Gli aumenti dei listini, che l’Istat ha definito più percepiti che reali, sono stati il primo seme della campagna contro l’euro. Come è successo?
«Non credo, come è stato detto, che sia stato perché il cambio di entrata lira-euro accettato da Prodi e Ciampi fosse sfavorevole. Piuttosto, in altri paesi i governi sono stati più attenti a preparare i cittadini alla nuova valuta. Ma in sé, il cambio a 1936 si poteva perfino considerare fosse fortunato. Un cambio semplice, sostanzialmente uguale a duemila lire: bastava moltiplicare per mille e raddoppiare. Se però molti italiani, secondo quello che dicono le ricerche, nella loro spesa hanno fatto come se 1 euro equivalesse solo a 1.000 lire, hanno incoraggiato loro stessi i venditori ad aumentare i prezzi. Resta il fatto che, a parte una fiammata iniziale, nei vent’anni dell’euro l’inflazione italiana è stata ben più bassa di prima. Draghi ha ricordato che tra il 1979 e il 1992, periodo in cui la lira svalutò 7 volte rispetto al marco, l’inflazione cumulata fu del 223%, contro il 103% dei 12 paesi che avrebbero poi fatto parte dell’euro».
Nell’attuale maggioranza si sostiene che l’Italia, con la lira, avrebbe risolto tutti i suoi problemi. Lei che dice?
«Non siamo più stati sballottati come in passato. Intorno al 2010, nel mezzo della crisi finanziaria partita nel 2007, se fossimo stati in regime pre-euro, il marco avrebbe attirato capitali e si sarebbe rafforzato. L’euro ha tenuto tutti insieme e salvato l’Italia dalla divaricazione del cambio e da una forte inflazione».
Il partito della svalutazione nel nome della competitività del made in Italy è forte.
«Ogni volta che si svalutava, si aveva certamente una ripresa di competitività ma solo nel brevissimo termine. Poi scattavano altre variabili, come la scala mobile e il prezzo del petrolio. Soprattutto, si spegneva l’incentivo a ricercare miglioramenti reali di competitività, senza il doping della moneta deprezzata».
Come si è giunti a una politica che vince odiando l’euro?
«Non è così. Mi chiederei piuttosto come mai i partiti che per anni avevano contestato l’euro, arrivati alla campagna elettorale hanno molto attenuato questo tema e poi, arrivati al governo ed avendo perciò la possibilità di spingere per un’uscita dall’euro, si sono ben guardati dal farlo. Credo che 5 Stelle e Lega abbiano vinto perché hanno lanciato grandi promesse. Se chi vota crede al reddito di cittadinanza o a un pensionamento più facile, non si domanda certo se dietro c’è l’euro o la lira».

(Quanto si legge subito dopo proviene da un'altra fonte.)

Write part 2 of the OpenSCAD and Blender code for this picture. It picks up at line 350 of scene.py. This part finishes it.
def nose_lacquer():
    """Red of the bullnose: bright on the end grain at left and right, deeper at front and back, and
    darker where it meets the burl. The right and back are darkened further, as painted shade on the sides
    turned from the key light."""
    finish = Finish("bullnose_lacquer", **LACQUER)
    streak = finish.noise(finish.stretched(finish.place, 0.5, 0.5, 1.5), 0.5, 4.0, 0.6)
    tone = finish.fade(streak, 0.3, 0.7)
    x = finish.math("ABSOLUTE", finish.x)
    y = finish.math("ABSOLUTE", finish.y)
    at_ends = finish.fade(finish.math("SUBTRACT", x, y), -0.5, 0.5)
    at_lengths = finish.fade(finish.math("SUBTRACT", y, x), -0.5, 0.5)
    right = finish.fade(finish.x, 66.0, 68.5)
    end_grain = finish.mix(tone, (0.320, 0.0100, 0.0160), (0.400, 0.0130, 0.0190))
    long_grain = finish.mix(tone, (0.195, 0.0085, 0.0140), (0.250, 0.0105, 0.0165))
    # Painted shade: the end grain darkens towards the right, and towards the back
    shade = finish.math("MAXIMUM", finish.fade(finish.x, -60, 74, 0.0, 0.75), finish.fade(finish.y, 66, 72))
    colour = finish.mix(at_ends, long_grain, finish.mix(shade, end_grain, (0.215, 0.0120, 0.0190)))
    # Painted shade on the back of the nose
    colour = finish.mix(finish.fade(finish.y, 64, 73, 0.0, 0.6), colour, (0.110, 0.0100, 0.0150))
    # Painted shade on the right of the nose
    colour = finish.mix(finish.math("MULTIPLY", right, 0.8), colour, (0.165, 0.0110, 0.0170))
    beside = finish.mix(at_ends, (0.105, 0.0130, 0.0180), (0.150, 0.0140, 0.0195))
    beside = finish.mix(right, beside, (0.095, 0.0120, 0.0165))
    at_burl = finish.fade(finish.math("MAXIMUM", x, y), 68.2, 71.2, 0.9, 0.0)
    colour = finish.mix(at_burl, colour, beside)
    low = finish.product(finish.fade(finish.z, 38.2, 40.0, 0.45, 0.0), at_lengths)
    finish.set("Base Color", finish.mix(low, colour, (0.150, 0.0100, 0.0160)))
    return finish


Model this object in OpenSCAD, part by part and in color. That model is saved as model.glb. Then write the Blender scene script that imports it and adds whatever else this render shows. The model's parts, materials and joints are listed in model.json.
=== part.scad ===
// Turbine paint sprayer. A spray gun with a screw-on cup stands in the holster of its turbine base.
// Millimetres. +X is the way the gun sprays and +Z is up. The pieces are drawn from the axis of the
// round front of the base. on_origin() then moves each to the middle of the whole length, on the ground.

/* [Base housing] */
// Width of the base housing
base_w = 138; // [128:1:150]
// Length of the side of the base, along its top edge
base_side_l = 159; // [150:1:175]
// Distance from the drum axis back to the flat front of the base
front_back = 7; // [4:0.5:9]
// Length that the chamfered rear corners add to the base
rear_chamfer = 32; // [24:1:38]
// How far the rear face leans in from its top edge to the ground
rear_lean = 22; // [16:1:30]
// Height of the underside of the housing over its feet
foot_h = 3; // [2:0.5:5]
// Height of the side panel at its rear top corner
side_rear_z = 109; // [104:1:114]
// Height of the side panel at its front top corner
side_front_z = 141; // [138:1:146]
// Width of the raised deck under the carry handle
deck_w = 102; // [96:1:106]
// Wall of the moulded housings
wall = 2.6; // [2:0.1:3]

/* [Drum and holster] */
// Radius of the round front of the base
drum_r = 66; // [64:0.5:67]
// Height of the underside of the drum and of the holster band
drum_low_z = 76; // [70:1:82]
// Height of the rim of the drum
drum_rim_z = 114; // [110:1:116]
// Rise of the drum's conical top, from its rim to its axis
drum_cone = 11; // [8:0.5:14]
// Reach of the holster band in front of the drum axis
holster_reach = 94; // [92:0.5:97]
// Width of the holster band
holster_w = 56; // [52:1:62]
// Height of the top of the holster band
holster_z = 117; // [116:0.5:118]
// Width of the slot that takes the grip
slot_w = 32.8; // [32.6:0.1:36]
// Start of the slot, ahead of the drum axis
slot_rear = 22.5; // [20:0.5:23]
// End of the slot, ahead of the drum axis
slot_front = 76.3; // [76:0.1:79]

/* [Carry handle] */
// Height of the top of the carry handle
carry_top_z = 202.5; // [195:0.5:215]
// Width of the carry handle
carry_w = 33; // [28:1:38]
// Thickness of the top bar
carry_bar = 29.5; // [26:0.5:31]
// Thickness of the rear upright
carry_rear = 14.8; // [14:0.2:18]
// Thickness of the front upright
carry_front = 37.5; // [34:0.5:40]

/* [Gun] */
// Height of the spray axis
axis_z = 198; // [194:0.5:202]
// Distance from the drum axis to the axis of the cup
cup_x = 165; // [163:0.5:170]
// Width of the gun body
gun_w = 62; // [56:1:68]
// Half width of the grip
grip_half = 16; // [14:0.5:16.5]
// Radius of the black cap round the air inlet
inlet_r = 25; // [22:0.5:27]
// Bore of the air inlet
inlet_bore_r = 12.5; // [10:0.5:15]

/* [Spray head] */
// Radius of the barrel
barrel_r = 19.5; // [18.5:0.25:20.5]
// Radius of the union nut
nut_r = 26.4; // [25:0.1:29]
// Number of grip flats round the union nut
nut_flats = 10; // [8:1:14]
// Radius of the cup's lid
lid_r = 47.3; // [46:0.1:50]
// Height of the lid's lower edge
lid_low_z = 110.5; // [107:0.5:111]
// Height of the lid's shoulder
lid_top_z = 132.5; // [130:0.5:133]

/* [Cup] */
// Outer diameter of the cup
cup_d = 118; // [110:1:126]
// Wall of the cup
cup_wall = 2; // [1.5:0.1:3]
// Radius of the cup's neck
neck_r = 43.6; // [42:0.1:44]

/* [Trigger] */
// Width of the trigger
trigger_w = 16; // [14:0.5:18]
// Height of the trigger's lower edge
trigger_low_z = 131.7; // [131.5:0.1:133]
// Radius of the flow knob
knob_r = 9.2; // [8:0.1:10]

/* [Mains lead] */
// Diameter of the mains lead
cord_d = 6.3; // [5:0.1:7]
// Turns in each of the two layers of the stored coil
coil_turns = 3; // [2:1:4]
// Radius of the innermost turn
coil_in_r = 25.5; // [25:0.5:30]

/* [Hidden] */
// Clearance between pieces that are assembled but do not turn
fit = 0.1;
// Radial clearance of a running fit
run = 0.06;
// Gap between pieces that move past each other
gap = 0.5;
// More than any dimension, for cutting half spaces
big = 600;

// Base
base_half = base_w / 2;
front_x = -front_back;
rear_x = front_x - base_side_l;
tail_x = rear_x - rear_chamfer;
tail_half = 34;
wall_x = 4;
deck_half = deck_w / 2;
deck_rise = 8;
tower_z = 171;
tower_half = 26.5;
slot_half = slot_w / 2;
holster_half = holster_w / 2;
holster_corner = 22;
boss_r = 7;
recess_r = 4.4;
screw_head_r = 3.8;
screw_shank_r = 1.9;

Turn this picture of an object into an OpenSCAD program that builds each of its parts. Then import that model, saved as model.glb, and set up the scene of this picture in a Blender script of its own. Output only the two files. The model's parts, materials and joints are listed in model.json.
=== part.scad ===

L’euro è partito senza un governo, una consapevole mutilazione. Era inevitabile?
«Rispetto a una architettura ottimale, è mancato un pilastro. È stato grave. Però la storia insegna che le cose si fanno quando si offre l’occasione. Assolvo chi ha buttato il cuore oltre l’ostacolo, abbiamo avuto dei vantaggi con l’euro, persino un poco di unione politica. Non assolvo, e anzi critico, la riluttanza dell’Ue – e in particolare della Germania – ad ammodernare il patto di stabilità».

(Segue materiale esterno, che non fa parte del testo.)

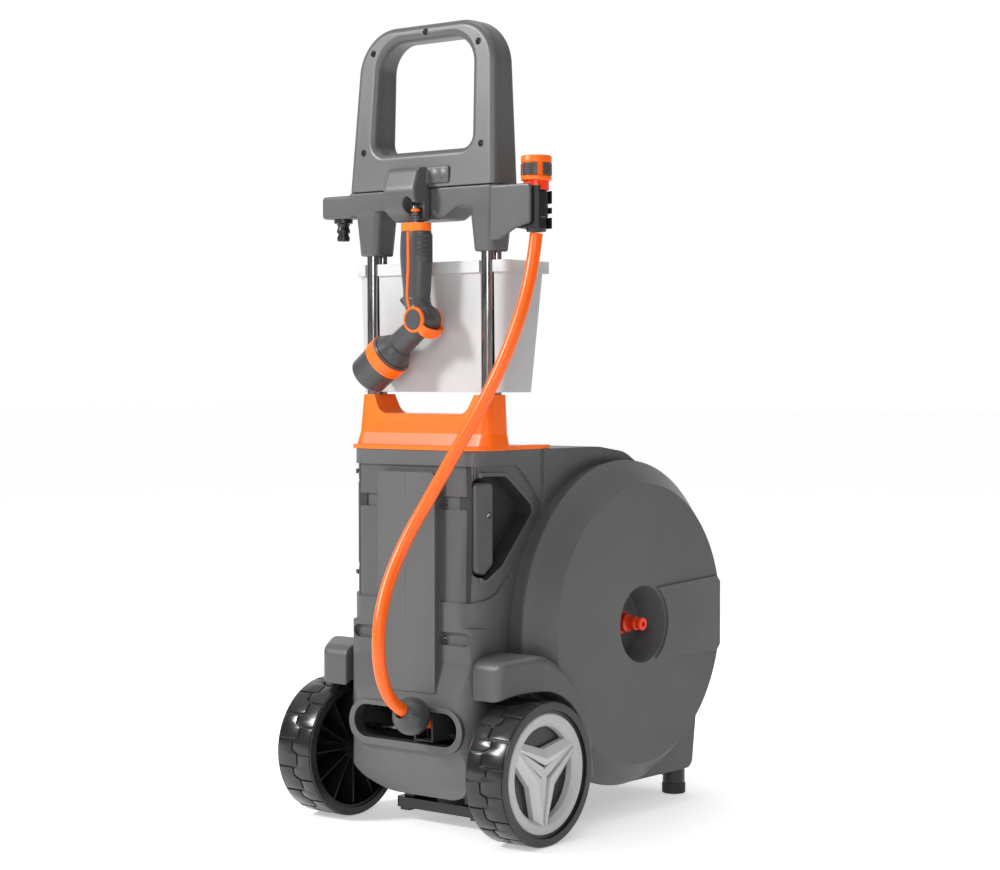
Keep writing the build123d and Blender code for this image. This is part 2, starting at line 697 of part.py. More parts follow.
# ---- hose guide ---------------------------------------------------------
GUIDE_RODS = [(-12.0, 122.0), (-12.0, 150.0)]


def guide_rods():
    rods = [rod_x(4, -102, 102, y, z) for y, z in GUIDE_RODS]
    return merged(rods)


def guide_carriage():
    cheeks = [box(x - 1.5, x + 1.5, -46, -4, 117.4, 153.4) for x in (GUIDE_X - 14, GUIDE_X + 14)]
    foot = box(GUIDE_X - 15.5, GUIDE_X + 15.5, -46, -4, 117.4, 119.4)
    head = box(GUIDE_X - 15.5, GUIDE_X + 15.5, -20, -4, 153.4, 160)
    carriage = merged(cheeks + [foot, head])
    for y, z in GUIDE_RODS:
        sleeve = rod_x(6.5, GUIDE_X - 15.5, GUIDE_X + 15.5, y, z)
        carriage = carriage + sleeve - rod_x(4.06, -102, 102, y, z)
    return carriage


def guide_rollers():
    """Two small upright rollers that the hose runs between."""
    rollers = [rod_z(2.0, x, -26, 119.4, 153.4) for x in (GUIDE_X - 10.4, GUIDE_X + 10.4)]
    return merged(rollers)


# ---- bin ----------------------------------------------------------------
def bin_body(inset):
    top = Pos(0, 37.5) * RectangleRounded(2 * (122.0 - inset), 85 - 2 * inset, 14)
    low = Pos(0, 28.5) * RectangleRounded(2 * (118.0 - inset), 63 - 2 * inset, 14)
    body = loft([Pos(0, 0, BIN_BOTTOM + inset) * low, Pos(0, 0, BIN_RIM_TOP) * top])
    channels = merged([box(s * 94 - 10.5 - inset, s * 94 + 10.5 + inset, -30, 24 + inset, 500, 760)
                       for s in (-1, 1)])
    return body - channels


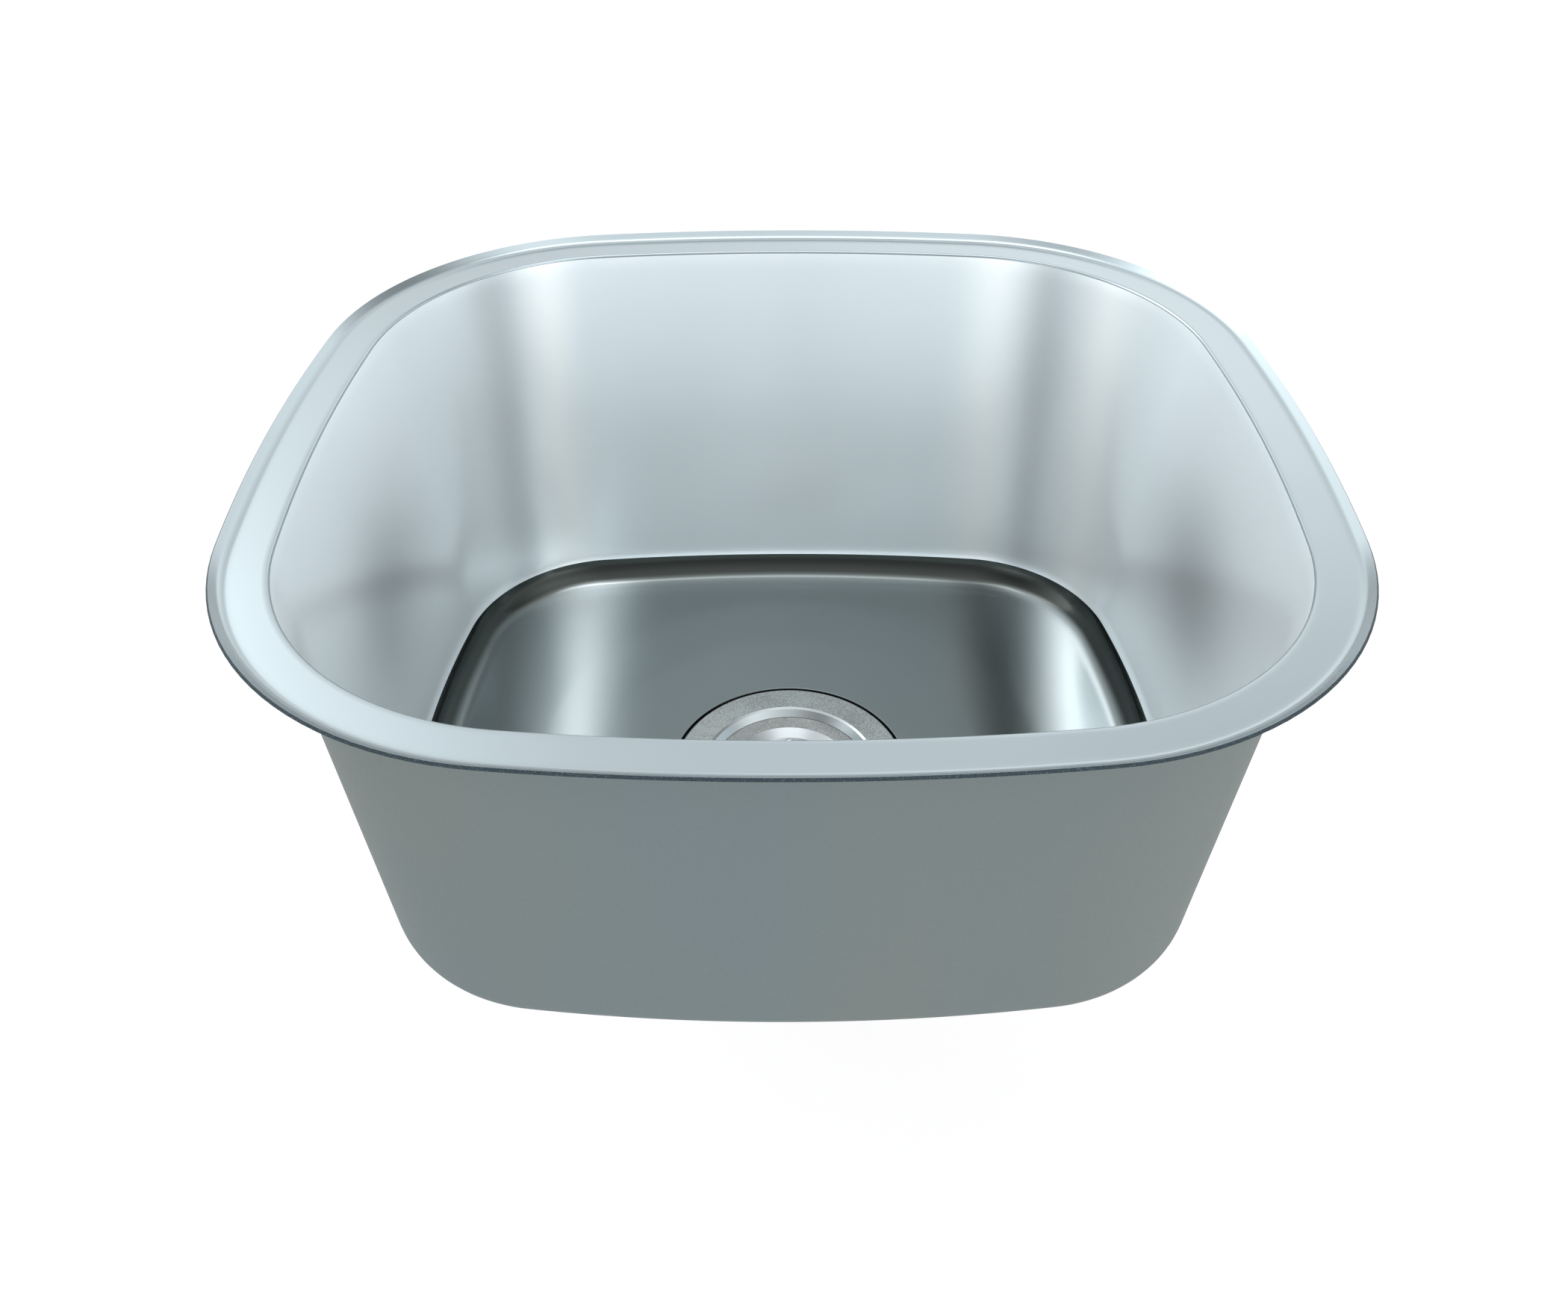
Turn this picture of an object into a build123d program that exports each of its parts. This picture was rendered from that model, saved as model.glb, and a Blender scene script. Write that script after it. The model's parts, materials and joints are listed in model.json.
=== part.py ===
"""An undermount kitchen sink: a drawn steel bowl with its basket strainer and tailpiece.

Millimetres. +X is to the right and +Y to the rear of the bowl, +Z is up. The drain's axis is
the Z axis, and z = 0 is the lower end of the tailpiece.
"""

import math
import os

from build123d import *

os.makedirs("parts", exist_ok=True)

# ---------------------------------------------------------------- driving dimensions

# Bowl: a drawn sheet with a flat flange, a raised outer lip and tapered walls.
sheet = 1.2
rim_half_width = 210.0
rim_half_depth = 198.0
rim_side_radius = 850.0
rim_end_radius = 860.0
rim_corner_radius = 126.0
rim_width = 19.5
lip_rise = 3.0
lip_run = 3.5
lip_blend_radius = 5.0
opening_radius = 1.2
bowl_depth = 187.0
floor_half_width = 178.0
floor_half_depth = 157.0
floor_side_radius = 500.0
floor_end_radius = 880.0
floor_corner_radius = 72.0
floor_fillet = 18.0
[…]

Come ripenserebbe, lei, l’Unione monetaria?
«Per prima cosa modificherei il patto di stabilità, creando uno spazio particolare proprio per incoraggiare gli investimenti pubblici nazionali scomputandoli dal calcolo col deficit, però con criteri precisi definiti in Europa. Toglierei l’opaco lassismo discrezionale alla Juncker-Moscovici, questa politica della flessibilità gestita molto politicamente. Non giova, soprattutto agli Stati che esultano quando la ottengono, come ha fatto l’Italia con Renzi e con il governo attuale. E’ solo un’autorizzazione a mettere maggiori spese correnti a carico di figli e nipoti, pagandole in disavanzo».
E poi?
«Punterei con decisione sul coordinamento e l’armonizzazione fiscale. La Brexit, che pone altri problemi, può facilitare il progresso sulle tasse».

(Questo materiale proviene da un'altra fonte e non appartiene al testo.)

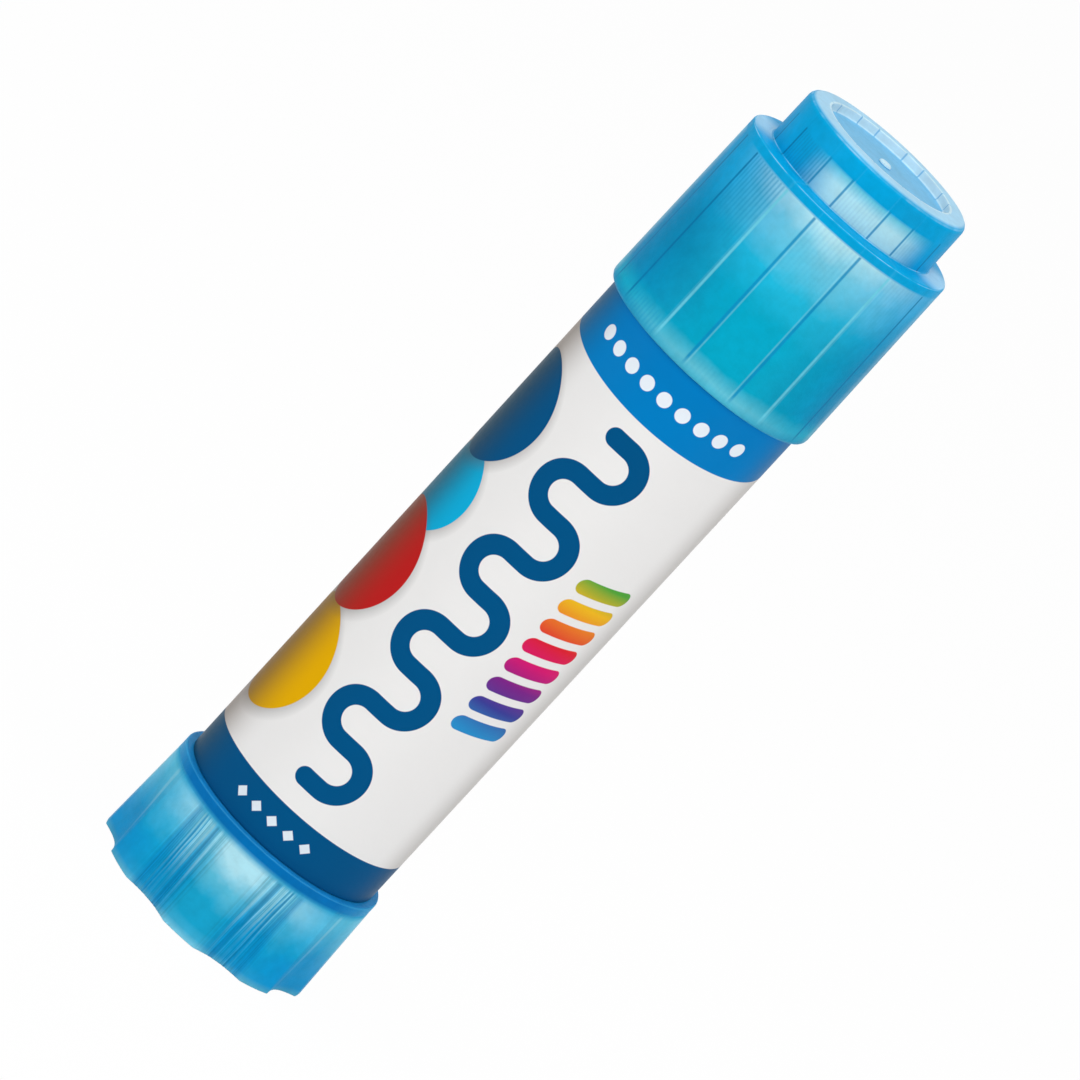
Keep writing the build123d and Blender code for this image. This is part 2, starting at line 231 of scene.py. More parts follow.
class StageSettings(bpy.types.PropertyGroup):
    """Camera, floor and lamps."""
    lens: bpy.props.FloatProperty(name="Lens", description="Focal length on a 36 mm sensor, in millimetres",
                                  default=271.67)
    distance: size("Distance", "Distance of the camera from its aim", 820.5)
    aim_height: size("Aim height", "Height of the point that the camera looks at", 52.3)
    elevation: angle("Elevation", "Height angle of the camera", 14.0)
    roll: angle("Roll", "Turn of the picture, which leans the stick to the right", 42.565)
    floor_colour: colour("Floor", "Colour of the floor under the lamps", "#F7F7F7")


# Meshes

def turned(outline, columns, first_angle=0.0, sweep=2 * math.pi):
    """A turned body from an outline of (radius, height, round) corners.

    An outline whose ends aren't both on the axis is closed from its last corner to its first.
    """
    body = bmesh.new()
    corners = [body.verts.new((radius, 0, height)) for radius, height, _ in outline]
    for first, second in zip(corners, corners[1:]):
        body.edges.new((first, second))
    if outline[0][0] or outline[-1][0]:
        body.edges.new((corners[-1], corners[0]))
    for corner, (_, _, rounding) in zip(corners, outline):
        if rounding:
            bmesh.ops.bevel(body, geom=[corner], offset=rounding, offset_type="OFFSET", affect="VERTICES",
                            segments=ROUND_SEGMENTS, profile=0.5, material=-1)
    bmesh.ops.rotate(body, verts=body.verts, cent=(0, 0, 0), matrix=Matrix.Rotation(first_angle, 3, "Z"))
    full_turn = math.isclose(sweep, 2 * math.pi)
    bmesh.ops.spin(body, geom=body.verts[:] + body.edges[:], cent=(0, 0, 0), axis=(0, 0, 1),
                   angle=sweep, steps=columns, use_merge=full_turn, use_duplicate=False)
    bmesh.ops.remove_doubles(body, verts=body.verts, dist=SMALLEST_GAP)
    if not full_turn:
        bmesh.ops.holes_fill(body, edges=[edge for edge in body.edges if edge.is_boundary], sides=0)
    bmesh.ops.recalc_face_normals(body, faces=body.faces)
    return body


def turn_of(vert):
    """The angle of a vertex round the axis and its radius."""
    return math.atan2(vert.co.y, vert.co.x), math.hypot(vert.co.x, vert.co.y)


def push(vert, distance):
    """Moves a vertex away from the axis, or towards it where the distance is below zero."""
    radius = math.hypot(vert.co.x, vert.co.y)
    vert.co += Vector((vert.co.x, vert.co.y, 0)) / radius * distance


def placed(name, data):
    """An object with this data, in the scene."""
    made = bpy.data.objects.new(name, data)
    bpy.context.scene.collection.objects.link(made)
    return made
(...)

Il professor Bagnai è certo che la fine dell’euro salverebbe la democrazia in Europa.
«Per me, la politica è vera e seria quando compie delle scelte concrete, quando per dire “sì” a una istanza sociale, deve dire “no” ad altre. Non è stata politica seria, invece, la demagogia applicata ante litteram, ben prima dell’arrivo dei populisti, quella di molti governi italiani negli Anni Settanta e Ottanta. Accontentavano tutti e accettavano crescenti aumenti di spesa pubblica, senza aumenti corrispondenti delle entrate, per assicurare – dicevano – la pace sociale, ma soprattutto per massimizzare il consenso ai loro partiti. Ciò è avvenuto a scapito degli unici che non sedevano a quei tavoli, cioè gli italiani che non erano ancora nati, quelli di oggi, che non trovano lavoro, perché lo Stato e il paese barcollano sotto il peso del debito pubblico costruito in quei decenni».
L’euro ha cambiato la politica?
«L’ha resa meno verbosa e meno ingannatrice. E ha fatto diventare più difficile, ma più serio, l’esercizio delle scelte democratiche».